Kinder als Bereicherung empfunden

Warum macht man so etwas? Eva Hartmann zuckt die Schultern, als wäre es ganz normal, Kinder, die sonst kein Familienleben kennen würden, in den eigenen Haushalt aufzunehmen. „Ich wollte schon immer Kinder adoptieren“, erzählt die 55-Jährige. Sie habe Kinder nie als Belastung empfunden, eher als Bereicherung ihres Lebens. Als die eigenen Kinder, heute 29 und 33 Jahre alt, klein waren, hat sie zunächst als Tagesmutter gearbeitet. Dann kam die erste Anfrage des Landratsamts, ob sie nicht auch ein Pflegekind aufnehmen könnte, zunächst nur vorübergehend. Eva Hartmann hat Ja gesagt, diese Wendung in ihrem Leben bezeichnet sie heute als Schicksal.

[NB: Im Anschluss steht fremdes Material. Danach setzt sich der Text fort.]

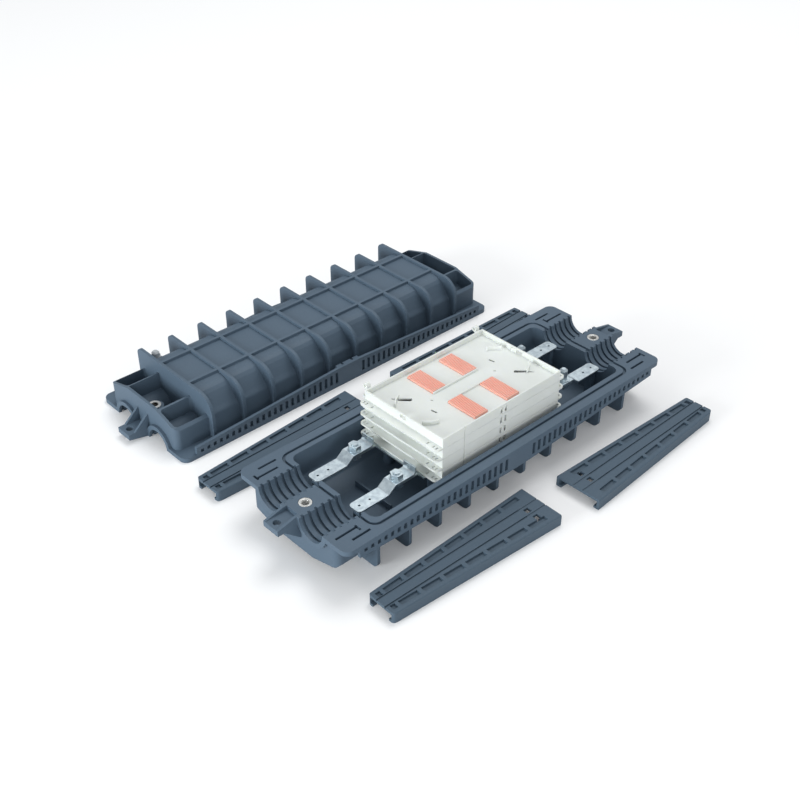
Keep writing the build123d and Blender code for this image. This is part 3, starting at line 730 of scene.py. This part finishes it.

Dabei ist es kein Beruf, Pflegeeltern zu sein: Es gibt zwar Pflegegeld für jedes Kind, dieses darf aber nicht die Einkommensgrundlage für die Familie sein. Eva Hartmanns Ehemann ist voll berufstätig, sie kümmert sich um die Kinder, was aber nicht auf ihre Rente einzahlt. Das Pflegegeld beträgt pro Kind je nach Alter zwischen 1178 und 1480 Euro, dazu kommt das Kindergeld. Davon muss aber auch alles finanziert werden, was Kinder brauchen, auch das größere Auto und den Wohnraum der Familie muss man mit einrechnen. „Trotzdem hören wir immer mal wieder das Vorurteil, wir würden uns bereichern“, erzählt Eva Hartmann.

Unterstützt wird Eva Hartmann von Seiten des Jugendamts durch den Pflegekinderfachdienst. Diesen gibt es seit 25 Jahren, die Sozialpädagoginnen Dagmar Lübcke-Klaus und Ute Beißwenger sind schon von Anfang an dabei. „Pflegefamilien gab es auch schon davor, aber sie wurden vom allgemeinen sozialen Dienst betreut“, berichtet Ute Beißwenger. Weil Pflegefamilien und Pflegekinder aber eine besondere Begleitung brauchen, wurde innerhalb des Jugendamts dieses Aufgabengebiet herausgelöst.

81 Pflegefamilien und 88 Kinder

Mittlerweile gehören fünf Mitarbeiterinnen zum Pflegekinderfachdienst, die aktuell 81 Pflegefamilien und 88 Kinder in Vollzeitpflege betreuen. Darüber hinaus sind derzeit noch zehn Kinder in Bereitschaftspflege, also kurzfristig bei Familien untergebracht. Grundsätzlich haben die leiblichen Eltern immer ein Umgangsrecht, dürfen also ihre Kinder sehen, auch wenn diese in Pflegefamilien leben. Dies klappt aber nicht immer, berichtet Eva Hartmann: „Manche Eltern sind unzuverlässig, manchmal brechen aber auch die Kinder den Kontakt ab“, erzählt sie. „Das Ziel ist, dass es die Möglichkeit einer Rückkehr zur Herkunftsfamilie gibt“, ergänzt Sozialpädagogin Ute Beißwenger. Das würde manchmal funktionieren, meist würden die Kinder aber auf Dauer bei der Pflegefamilie bleiben.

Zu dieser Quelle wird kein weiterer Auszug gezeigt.